To the Board of Directors and Stockholders of

SunPower Corporation

We have completed an integrated audit of SunPower Corporation’s December 31, 2006 consolidated financial statements and of its internal control over financial reporting as of December 31, 2006, and audits of the consolidated financial statements as of and for the year ended January 1, 2006 and for the period from November 9, 2004 to January 2, 2005 in accordance with the standards of the Public Company Accounting Oversight Board (United States). Our opinions, based on our audits, are presented below.

Consolidated financial statements

In our opinion, the accompanying balance sheets and related consolidated statements of operations, of stockholders’ equity (deficit), of comprehensive income (loss) and of cash flows present fairly, in all material respects, the financial position of SunPower Corporation and its subsidiaries (“Successor Company” or the “Company”) at December 31, 2006 and January 1, 2006, and the results of their operations and their cash flows for each of the two years in the period ended December 31, 2006 and the period from November 9, 2004 to January 2, 2005 in conformity with accounting principles generally accepted in the United States of America. These financial statements are the responsibility of the Company’s management. Our responsibility is to express an opinion on these financial statements based on our audits. We conducted our audits of these statements in accordance with the standards of the Public Company Accounting Oversight Board (United States). Those standards require that we plan and perform the audit to obtain reasonable assurance about whether the financial statements are free of material misstatement. An audit of financial statements includes examining, on a test basis, evidence supporting the amounts and disclosures in the financial statements, assessing the accounting principles used and significant estimates made by management, and evaluating the overall financial statement presentation. We believe that our audits provide a reasonable basis for our opinion.

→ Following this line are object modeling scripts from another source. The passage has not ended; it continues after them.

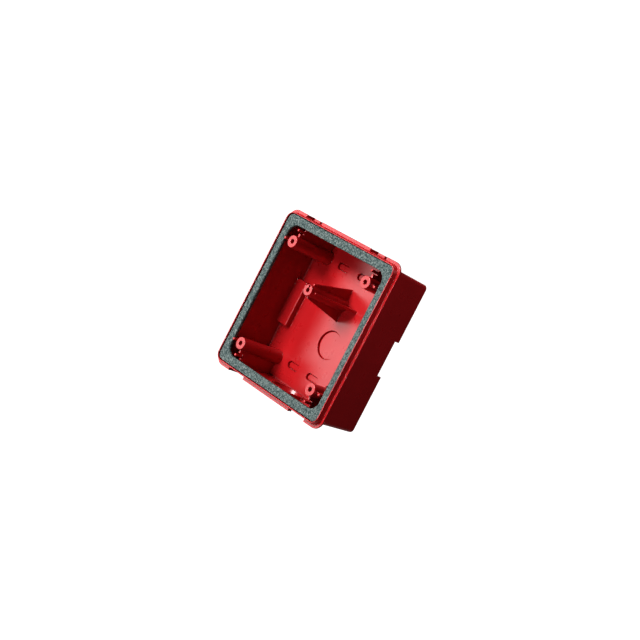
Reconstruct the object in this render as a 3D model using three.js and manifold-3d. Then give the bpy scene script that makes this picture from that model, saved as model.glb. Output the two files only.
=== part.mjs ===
// Surface back box for a wall-mounted alarm sounder and strobe, in millimetres, +Z up.
// The wall face lies in the plane Y = 0 and the open front looks along -Y.
// The origin is the middle of the wall face.
import * as THREE from 'three';
import * as BufferGeometryUtils from 'three/addons/utils/BufferGeometryUtils.js';
import Module from 'manifold-3d';

const wasm = await Module();
wasm.setup();

// ---- Driving dimensions ----------------------------------------------------------------

// Lip: a bead around the front of the box, with a thin rim standing on it.
const BOX_DEPTH = 43;
const LIP = { halfWidth: 63.7, halfHeight: 65.1, radius: 8 };
const LIP_THICKNESS = 1.5;
const RIM = { halfWidth: 61.8, halfHeight: 62.7, radius: 6.5 };
const RIM_HEIGHT = 4;
const RIM_WALL = 1.4;

// Body: walls with moulding draft, and rounded edges around the wall face.
const BODY_BACK = { halfWidth: 59, halfHeight: 59.2, radius: 3 };
const WALL = 2.3;
const BACK_WALL = 2.5;
const DRAFT = Math.tan(THREE.MathUtils.degToRad(2));
const REAR_EDGE_RADIUS = 2;
const CAVITY_FILLET = 1.2;
const CAVITY_CORNER_RADIUS = 3;

// Foam gasket lying in the rim, a little below its edge.
const GASKET_RECESS = 1;
const GASKET_THICKNESS = 2.9;
const GASKET_CLEARANCE = 0.3;
const GASKET_INNER = { halfWidth: 54, halfHeight: 54.4, radius: 8 };

// Screw posts for the device: one in each corner and one near the middle.
const POST_PROUD = 0.8;
const CORNER_POST = { offset: 42.4, tipRadius: 4.75, baseRadius: 5.6, boreRadius: 1.75 };
const CENTRE_POST = { x: -4.8, z: 17.2, tipRadius: 4.3, baseRadius: 4.9, boreRadius: 1.6 };
const BORE_DEPTH = 26;
const RELIEF_HOLE = { radius: 0.85, offset: 2.9 };
const RIB = 1.8;
const RIB_STEP = 3.4;
const RIB_SHOULDER = 7.4;
const RIB_DROP = 7.3;
const NIB = { radius: 1.05, offset: 9.4, proud: 0.4 };
const GUSSET = { tipReach: 5.8, baseReachX: 15, baseReachZ: 13.4 };

// Side pockets: notches in the rear edge, with their backs raised inside the box.
const POCKET = { halfHeight: 13.8, depth: 5.5, innerX: 47.6 };
const POCKET_BLOCK = { halfHeight: 18.2, innerX: 45.5, floor: 2, edgeRadius: 1 };

// Latch notches in the top and bottom of the lip. Webs stand behind the ends of each notch,
// and a catch stands behind the middle of each upper one. Reaches are from the front of the lip.
const LATCH = { x: 37, width: 18, depth: 2.1 };
const LATCH_WEB = { thickness: 1.5, deepReach: 9.5, shallowReach: 3.6, crest: 64.9 };
const LATCH_CATCH = { width: 7, near: 3.3, far: 6.1, crest: 64.8 };

// Openings and knock-outs.
const BACK_KNOCKOUT = { x: 0, z: -13.7, radius: 11.1 };
const SLOT_KNOCKOUT = { pitchX: 23, z: 41.65, halfLength: 6.3, halfWidth: 2.5 };
const KNOCKOUT_GAP = 0.3;
const KNOCKOUT_SINK = 1.4;
const KNOCKOUT_FLARE = 0.1;
const KNOCKOUT_SET_BACK = 0.2;
const CONDUIT_HOLE = { x: 0, y: -21.2, radius: 11.4 };
const CONDUIT_COLLAR = { radius: 13.9, throatRadius: 12.6, topZ: -55.4 };

const OVERRUN = 2;
const CORNER_SEGMENTS = 7;
const POST_SEGMENTS = 32;
const BORE_SEGMENTS = 20;
const ROUND_SEGMENTS = 56;

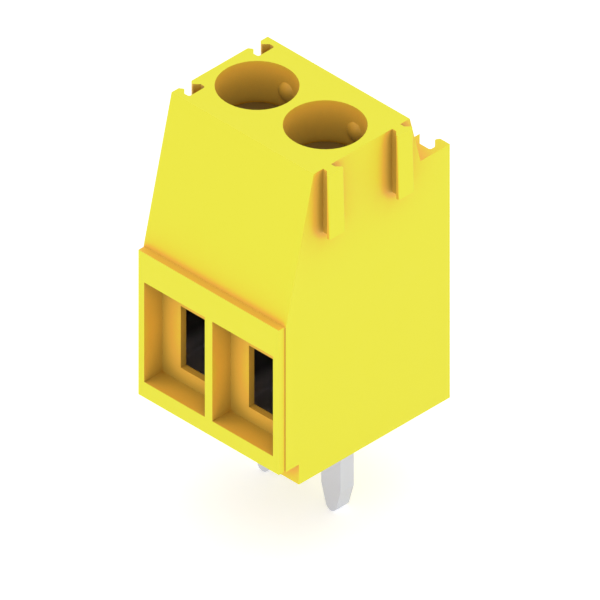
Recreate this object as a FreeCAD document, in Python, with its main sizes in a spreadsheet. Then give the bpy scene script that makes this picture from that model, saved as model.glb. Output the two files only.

As discussed in Note 14 to the consolidated financial statements, the Company changed the manner in which it accounts for stock-based compensation in 2006.

Internal control over financial reporting

Also, in our opinion, management’s assessment, included in Management’s Report on Internal Control Over Financial Reporting appearing under Item 9A, that the Company maintained effective internal control over financial reporting as of December 31, 2006, based on criteria established in Internal Control—Integrated Framework issued by the Committee of Sponsoring Organizations of the Treadway Commission (COSO), is fairly stated, in all material respects, based on those criteria. Furthermore, in our opinion, the Company maintained, in all material respects, effective internal control over financial reporting as of December 31, 2006, based on criteria established in Internal Control—Integrated Framework issued by the COSO. The Company’s management is responsible for maintaining effective internal control over financial reporting and for its assessment of the effectiveness of internal control over financial reporting. Our responsibility is to express opinions on management’s assessment and on the effectiveness of the Company’s internal control over financial reporting based on our audit. We conducted our audit of internal control over financial reporting in accordance with the standards of the Public Company Accounting Oversight Board (United States). Those standards require that we plan and perform the audit to obtain reasonable assurance about whether effective internal control over financial reporting was maintained in all material respects. An audit of internal control over financial reporting includes obtaining an understanding of internal control over financial reporting, evaluating management’s assessment, testing and evaluating the design and operating effectiveness of internal control, and performing such other procedures as we consider necessary in the circumstances. We believe that our audit provides a reasonable basis for our opinions.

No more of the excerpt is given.